Afortunadamente, la verdad no es esa. Los propios patrones culturales seculares son periódicamente reformulados por nuestra razón, siempre actuante. El planeta en que habitamos no es el mismo que el de los monos y hemos sido nosotros quienes lo hemos construido (para bien y para mal). Modificamos el planeta y nos adecuamos a las novedades que inventamos. Durante los 40 años en que vengo trabajando, he asistido a varias modificaciones inesperadas en la historia sexual de nuestra especie. Cito dos: el fin abrupto e inesperado de lo que se denominaba tabú de la virginidad y el surgimiento del “quedar”. La emancipación económica de las mujeres (derivada inicialmente del hecho de estar los hombres en el frente militar a lo largo de la segunda gran guerra), además de la invención de las píldoras anticonceptivas, han provocado, en pocos años, una dramática alteración en el patrón cultural milenario, que exigía que las mujeres se conservasen vírgenes hasta el matrimonio. El “quedar”, inventado por los adolescentes, ha propiciado que niños y niñas de la misma franja de edad y de igual condición sociocultural se encontrasen sexualmente sin ningún tipo de compromiso futuro, cosa inesperada incluso por aquellos que, como yo, estábamos atentos a las posibilidades de cambio.
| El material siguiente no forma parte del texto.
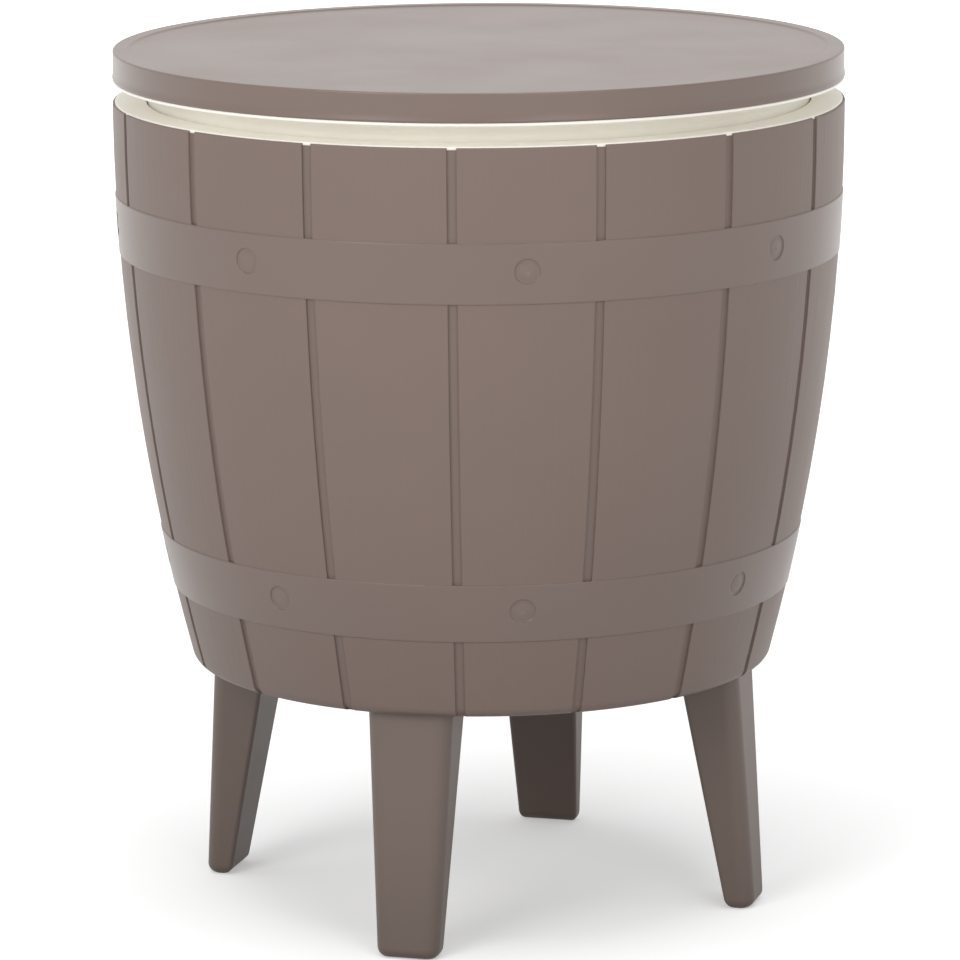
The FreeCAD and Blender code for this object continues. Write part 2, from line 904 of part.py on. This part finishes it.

Así, no cabe responsabilizar a la biología ni tampoco a los patrones culturales tradicionales por nuestra inacción. No podemos cambiar el mundo, pero somos libres para cambiar nuestras vidas.
Sugiero, para comenzar, dos cambios:
1.-Que los muchachos mejor formados emocional y moralmente pueden parar de envidiar a los ligones profesionales, esos que sustituyen las experiencias cualitativas con compañeras elegidas por afinidades, por la serie interminable de conquistas eróticas fundadas en mentiras seductoras. Se quedan con lo que hay de peor: las primeras relaciones (en las cuales todos están un poco desmañados) y el deseo de largarse de la persona tan pronto como se sacia el deseo – ya que éste era el único factor de atracción.
2.-Que las chicas más maduras sean más discretas y no se dejen esclavizar por el exhibicionismo tan al gusto de aquellas que suelen servirse de sus poderes para obtener beneficios de todo orden. Son dos sugerencias fáciles implementar y que están en franca oposición a todos los patrones de la cultura actual, fundada en el consumismo (y en el lucro de las grandes empresas) más que en nuestra felicidad. Estas son sólo las primeras de una enorme lista de sugerencias que todavía pretendo hacer, todas ellas posibles de poner en práctica inmediatamente por las personas de buena voluntad y que sean portadoras de raciocinio actuante. No podemos cambiar el mundo, pero sí podemos cambiar nuestro destino individual.